Information supplied:
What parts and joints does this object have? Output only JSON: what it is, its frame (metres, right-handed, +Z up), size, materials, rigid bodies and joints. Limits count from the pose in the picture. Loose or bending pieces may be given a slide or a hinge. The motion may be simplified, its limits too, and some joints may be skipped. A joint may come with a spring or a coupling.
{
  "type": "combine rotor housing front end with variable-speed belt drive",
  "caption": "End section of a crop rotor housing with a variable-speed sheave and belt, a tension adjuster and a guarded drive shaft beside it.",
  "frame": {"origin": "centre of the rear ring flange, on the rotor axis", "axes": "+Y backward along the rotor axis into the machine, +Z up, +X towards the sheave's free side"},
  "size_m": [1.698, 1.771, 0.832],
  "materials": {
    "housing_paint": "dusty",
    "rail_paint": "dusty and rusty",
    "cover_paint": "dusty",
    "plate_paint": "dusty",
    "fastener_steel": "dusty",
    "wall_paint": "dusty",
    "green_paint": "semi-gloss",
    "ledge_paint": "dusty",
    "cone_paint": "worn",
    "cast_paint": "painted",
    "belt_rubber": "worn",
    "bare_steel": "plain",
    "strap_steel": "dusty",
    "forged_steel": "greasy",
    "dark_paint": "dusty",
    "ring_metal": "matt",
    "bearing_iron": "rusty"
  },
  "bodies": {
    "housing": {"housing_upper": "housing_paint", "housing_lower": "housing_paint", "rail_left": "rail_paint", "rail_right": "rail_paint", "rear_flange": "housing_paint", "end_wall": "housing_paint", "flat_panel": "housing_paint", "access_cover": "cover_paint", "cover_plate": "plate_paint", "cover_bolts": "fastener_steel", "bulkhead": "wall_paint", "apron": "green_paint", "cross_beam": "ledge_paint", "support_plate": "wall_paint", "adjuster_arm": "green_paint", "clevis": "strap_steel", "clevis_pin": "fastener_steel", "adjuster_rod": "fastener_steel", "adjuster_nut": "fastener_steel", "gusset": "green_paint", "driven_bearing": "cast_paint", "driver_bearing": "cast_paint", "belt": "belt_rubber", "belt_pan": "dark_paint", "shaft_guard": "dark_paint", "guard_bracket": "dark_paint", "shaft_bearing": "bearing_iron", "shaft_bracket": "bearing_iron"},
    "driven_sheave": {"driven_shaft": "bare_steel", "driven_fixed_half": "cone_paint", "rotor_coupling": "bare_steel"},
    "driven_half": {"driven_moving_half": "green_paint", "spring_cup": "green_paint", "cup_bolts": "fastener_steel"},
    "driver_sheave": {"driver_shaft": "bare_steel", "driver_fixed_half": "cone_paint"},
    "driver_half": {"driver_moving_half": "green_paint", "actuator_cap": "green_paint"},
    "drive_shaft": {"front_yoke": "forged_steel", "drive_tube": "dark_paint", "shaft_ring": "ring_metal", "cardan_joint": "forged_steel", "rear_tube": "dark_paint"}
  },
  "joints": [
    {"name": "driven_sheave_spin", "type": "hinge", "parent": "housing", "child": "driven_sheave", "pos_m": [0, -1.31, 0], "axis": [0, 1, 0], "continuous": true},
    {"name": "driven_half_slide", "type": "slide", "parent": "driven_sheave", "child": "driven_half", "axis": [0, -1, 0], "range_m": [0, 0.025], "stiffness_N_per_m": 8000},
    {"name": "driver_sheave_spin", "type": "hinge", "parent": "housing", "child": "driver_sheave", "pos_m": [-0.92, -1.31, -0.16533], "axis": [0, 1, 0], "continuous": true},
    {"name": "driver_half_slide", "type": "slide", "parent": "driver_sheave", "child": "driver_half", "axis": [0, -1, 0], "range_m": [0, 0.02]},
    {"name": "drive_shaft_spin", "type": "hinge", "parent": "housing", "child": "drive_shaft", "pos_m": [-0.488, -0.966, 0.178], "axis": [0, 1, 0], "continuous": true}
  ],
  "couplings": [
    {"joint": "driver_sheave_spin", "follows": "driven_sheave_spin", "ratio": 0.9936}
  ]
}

Your task:
Reproduce each line verbatim.

Answer to the problem:
What parts and joints does this object have? Output only JSON: what it is, its frame (metres, right-handed, +Z up), size, materials, rigid bodies and joints. Limits count from the pose in the picture. Loose or bending pieces may be given a slide or a hinge. The motion may be simplified, its limits too, and some joints may be skipped. A joint may come with a spring or a coupling.
{
  "type": "combine rotor housing front end with variable-speed belt drive",
  "caption": "End section of a crop rotor housing with a variable-speed sheave and belt, a tension adjuster and a guarded drive shaft beside it.",
  "frame": {"origin": "centre of the rear ring flange, on the rotor axis", "axes": "+Y backward along the rotor axis into the machine, +Z up, +X towards the sheave's free side"},
  "size_m": [1.698, 1.771, 0.832],
  "materials": {
    "housing_paint": "dusty",
    "rail_paint": "dusty and rusty",
    "cover_paint": "dusty",
    "plate_paint": "dusty",
    "fastener_steel": "dusty",
    "wall_paint": "dusty",
    "green_paint": "semi-gloss",
    "ledge_paint": "dusty",
    "cone_paint": "worn",
    "cast_paint": "painted",
    "belt_rubber": "worn",
    "bare_steel": "plain",
    "strap_steel": "dusty",
    "forged_steel": "greasy",
    "dark_paint": "dusty",
    "ring_metal": "matt",
    "bearing_iron": "rusty"
  },
  "bodies": {
    "housing": {"housing_upper": "housing_paint", "housing_lower": "housing_paint", "rail_left": "rail_paint", "rail_right": "rail_paint", "rear_flange": "housing_paint", "end_wall": "housing_paint", "flat_panel": "housing_paint", "access_cover": "cover_paint", "cover_plate": "plate_paint", "cover_bolts": "fastener_steel", "bulkhead": "wall_paint", "apron": "green_paint", "cross_beam": "ledge_paint", "support_plate": "wall_paint", "adjuster_arm": "green_paint", "clevis": "strap_steel", "clevis_pin": "fastener_steel", "adjuster_rod": "fastener_steel", "adjuster_nut": "fastener_steel", "gusset": "green_paint", "driven_bearing": "cast_paint", "driver_bearing": "cast_paint", "belt": "belt_rubber", "belt_pan": "dark_paint", "shaft_guard": "dark_paint", "guard_bracket": "dark_paint", "shaft_bearing": "bearing_iron", "shaft_bracket": "bearing_iron"},
    "driven_sheave": {"driven_shaft": "bare_steel", "driven_fixed_half": "cone_paint", "rotor_coupling": "bare_steel"},
    "driven_half": {"driven_moving_half": "green_paint", "spring_cup": "green_paint", "cup_bolts": "fastener_steel"},
    "driver_sheave": {"driver_shaft": "bare_steel", "driver_fixed_half": "cone_paint"},
    "driver_half": {"driver_moving_half": "green_paint", "actuator_cap": "green_paint"},
    "drive_shaft": {"front_yoke": "forged_steel", "drive_tube": "dark_paint", "shaft_ring": "ring_metal", "cardan_joint": "forged_steel", "rear_tube": "dark_paint"}
  },
  "joints": [
    {"name": "driven_sheave_spin", "type": "hinge", "parent": "housing", "child": "driven_sheave", "pos_m": [0, -1.31, 0], "axis": [0, 1, 0], "continuous": true},
    {"name": "driven_half_slide", "type": "slide", "parent": "driven_sheave", "child": "driven_half", "axis": [0, -1, 0], "range_m": [0, 0.025], "stiffness_N_per_m": 8000},
    {"name": "driver_sheave_spin", "type": "hinge", "parent": "housing", "child": "driver_sheave", "pos_m": [-0.92, -1.31, -0.16533], "axis": [0, 1, 0], "continuous": true},
    {"name": "driver_half_slide", "type": "slide", "parent": "driver_sheave", "child": "driver_half", "axis": [0, -1, 0], "range_m": [0, 0.02]},
    {"name": "drive_shaft_spin", "type": "hinge", "parent": "housing", "child": "drive_shaft", "pos_m": [-0.488, -0.966, 0.178], "axis": [0, 1, 0], "continuous": true}
  ],
  "couplings": [
    {"joint": "driver_sheave_spin", "follows": "driven_sheave_spin", "ratio": 0.9936}
  ]
}